Rollers are another option, the technology now used in these has improved greatly in previous years. Rollers have three cylinders, one that the front wheel sits on and two that the rear wheel sits between. The front cylinder and rear cylinder that’s nearest the front cylinder has a long band that goes round both of them. When you pedal your rear wheel turns the rear cylinders which, by way of the long band, turns the front cylinder and therefore your front wheel.

Training on rollers

The gyroscopic motion is what keeps the bike upright. Riding rollers does however require concentration and balance and it’s advisable to set them up next to a wall or solid surface which you can reach out to and balance yourself on should you need.

The concentration needed to ride rollers makes them more interesting than riding a turbo.

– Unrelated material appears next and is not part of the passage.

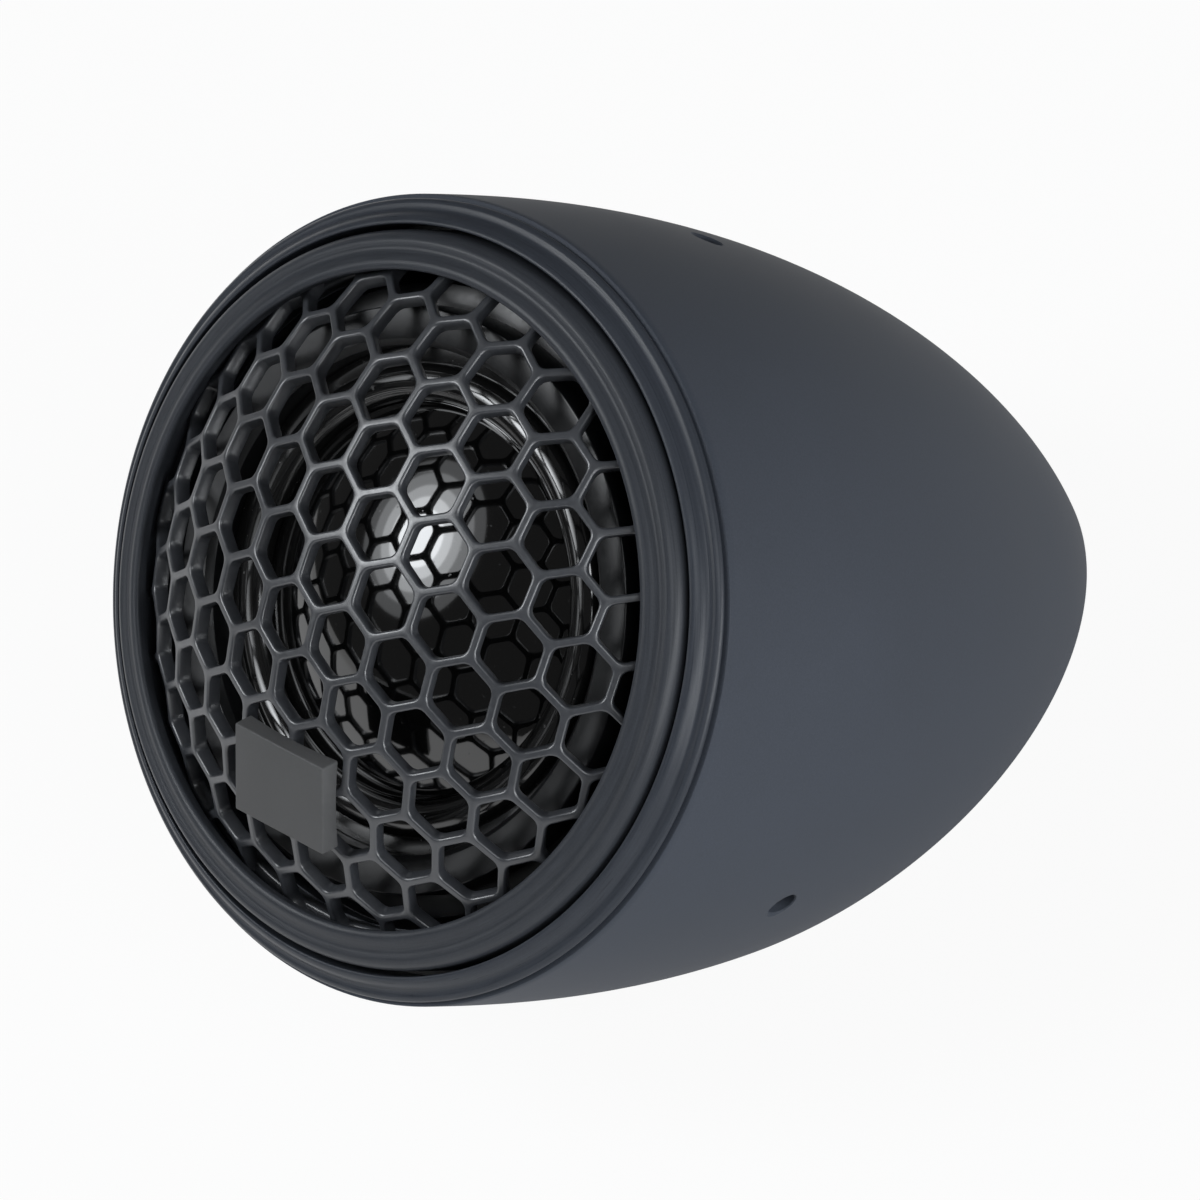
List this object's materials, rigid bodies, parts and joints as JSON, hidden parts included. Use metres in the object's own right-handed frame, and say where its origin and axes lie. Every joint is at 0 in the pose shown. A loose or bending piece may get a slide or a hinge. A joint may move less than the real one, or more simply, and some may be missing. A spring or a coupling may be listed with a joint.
{
  "type": "car tweeter",
  "caption": "Dome tweeter in a bullet-shaped surface-mount pod, with a domed honeycomb grille, a flat angled base, a threaded insert and a cable outlet.",
  "frame": {"origin": "centre of the base plate, on the mounting surface", "axes": "+Z away from the mounting surface, -Y the way the tweeter faces along the surface, +X to the right of someone facing along +Y"},
  "size_m": [0.0588, 0.0732, 0.0562],
  "materials": {
    "pod_shell": "satin black anodised aluminium, finely bead-blasted",
    "bezel_ring": "satin black anodised aluminium with fine turning marks",
    "set_screws": "black oxide steel",
    "trim_ring": "satin black with fine turning marks",
    "grille": "semi-gloss black moulding",
    "badge": "matt dark grey, bare",
    "faceplate": "black, stepped, half gloss",
    "driver_gasket": "closed-cell foam",
    "surround": "coated black fabric",
    "dome": "glossy black coated dome",
    "coil_former": "amber film",
    "voice_coil": "enamelled copper wire",
    "felt": "wool felt",
    "copper_cap": "bright copper",
    "motor_steel": "zinc-plated steel",
    "magnet": "nickel-plated neodymium",
    "motor_housing": "black glass-filled nylon",
    "terminal_board": "brown phenolic board",
    "brass": "brass",
    "tinned_metal": "tin or zinc plated",
    "lead_positive": "red PVC insulation",
    "lead_negative": "black PVC insulation",
    "base_plate": "satin black anodised aluminium",
    "cable_grommet": "soft black rubber",
    "terminal_block": "natural nylon"
  },
  "bodies": {
    "root": {"pod_shell": "pod_shell", "bezel_ring": "bezel_ring", "set_screws": "set_screws", "trim_ring": "trim_ring", "grille": "grille", "badge": "badge", "faceplate": "faceplate", "driver_gasket": "driver_gasket", "surround": "surround", "lead_out_wires": "voice_coil", "pole_felt": "felt", "copper_cap": "copper_cap", "pole_plate": "motor_steel", "magnet": "magnet", "yoke_cup": "motor_steel", "motor_housing": "motor_housing", "rear_cap": "motor_housing", "damping_felt": "felt", "terminal_board": "terminal_board", "terminal_rivets": "brass", "terminal_positive": "brass", "terminal_negative": "tinned_metal", "lead_positive": "lead_positive", "lead_negative": "lead_negative", "base_plate": "base_plate", "base_screws": "tinned_metal", "threaded_insert": "brass", "cable_grommet": "cable_grommet", "terminal_block": "terminal_block", "block_screws": "tinned_metal"},
    "diaphragm": {"dome": "dome", "coil_former": "coil_former", "voice_coil": "voice_coil"}
  },
  "joints": [
    {"name": "dome_travel", "type": "slide", "parent": "root", "child": "diaphragm", "axis": [0, -0.7071, 0.7071], "range_m": [-0.0004, 0.0004], "stiffness_N_per_m": 1800, "deforming": ["surround", "lead_out_wires"]}
  ]
}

There are several motivation tools for riding on turbos. The Sufferfest videos use footage from pro races to help motivate and inspire you to get the most out of your turbo sessions. 3LC are downloadable videos that do the same, featuring Isle of Man riders Mark Cavendish and Peter Kennaugh. Tacx have a range of virtual reality and multi-player options that pit you against other Tacx users.


  • David Bassett

    Elite not even in the top six?

  • Brendan Delaney

    The gym at my flat has just acquired a ‘spinner’. Basically like a turbo with programs. I tried it out this week and managed a good hard ride over 20 mins and 8 miles of hills, that really had me aching the next day. It doesn’t give watts as a readout, only cadence , a resistance scale and miles covered. Thinking of strapping my Garmin and HRM to the handlebars and using it to keep in the right zone. Would that be as good as a bike Turbo? I don’t have space in the flat for one of these and I don’t fancy doing this in the underground car park!